まず問題の部分がどういうものか、である。ブリッジのパッセージはただの繋ぎである。音楽的実質は乏しく、新たな音楽的興味を生み出すことのないパッセージといわざるをえない。次の部分を準備するだけの小節なのである。

さらにもう一度シンフォニー第1番の譜例を確認してみよう。前のAが終止した第11小節の和音はⅠ、後のAが開始する第12小節の和音もⅠである。同じⅠ(主和音)が2小節続くことになる。この部分の基本的なハーモニー・チェンジは1小節に1回だから、ここで停滞が生じることになる*。「はい終わりました」「はい始まります」というあまりにもお行儀のいい手続きである。

*b部分の7・8小節も同じである。だからこそ同じⅠでも転回形を変えたり、繋留音を加えたりしたといえる。

要するに、トマトマト・スタイルをとり込ませることになったゆえんは、1)音楽的実質の追求、2)音楽の停滞の回避、にあったに違いない。すなわち、音楽の密度を高める志向が根底にあり、それがモーツァルトにトマトマト・スタイルを意識させ、活用させたのである。

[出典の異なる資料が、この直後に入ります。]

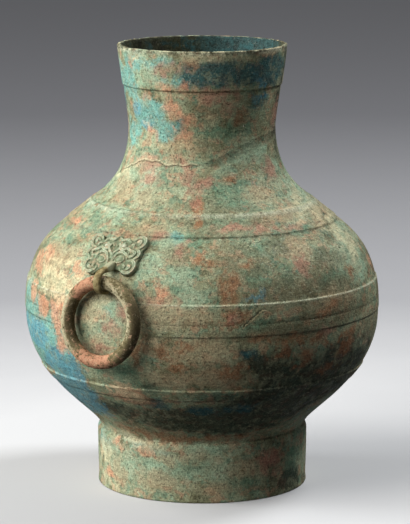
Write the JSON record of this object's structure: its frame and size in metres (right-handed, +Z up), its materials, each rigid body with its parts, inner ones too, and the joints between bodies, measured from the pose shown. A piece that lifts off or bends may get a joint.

いったん意識されると、さらに発展させられるだけでなく、ブリッジ・パッセージを採用するにしても、意味を持たせるような思考が目覚めるだろう。

音楽のモーツァルト化

モーツァルトの創造で真に驚くべきは、いわゆるギャラント・スタイルと呼ばれる前古典の荒廃から、音楽を再興したことだった。その軌跡には何段階もの飛躍があった。ベルクソンだったら「創造的進化」「生の躍動(エラン・ヴィタール)」といっただろう。同じ道の同志・戦友としてのハイドンとの出会い、バッハの音楽の衝撃など、この後も飛躍の連鎖が続くのである。

それらが突然起きるということは、そのこと自体が意識化を物語っている。なぜなら無意識に意識の光が射し込むことは、まさに転換であり、飛躍だからである。

そして飛躍を生んだものは、音楽的密度を高めたいというやみがたい欲求だった。何かを表現したいとか、「売りたい」といった欲求ではない。ひたすら音楽的質を追求することにあった。だからこそモーツァルトは音楽の中の音楽なのである。

ここまでモーツァルトの創造の秘密をあくまでも分析的に、科学的に論じてきた。しかし音楽学は「意識化」といった解釈、仮説をとり込むことは「主観的」だというかもしれない。まるでデータを仮説で構築したり、仮説からデータを構築するのは科学ではないというかのように。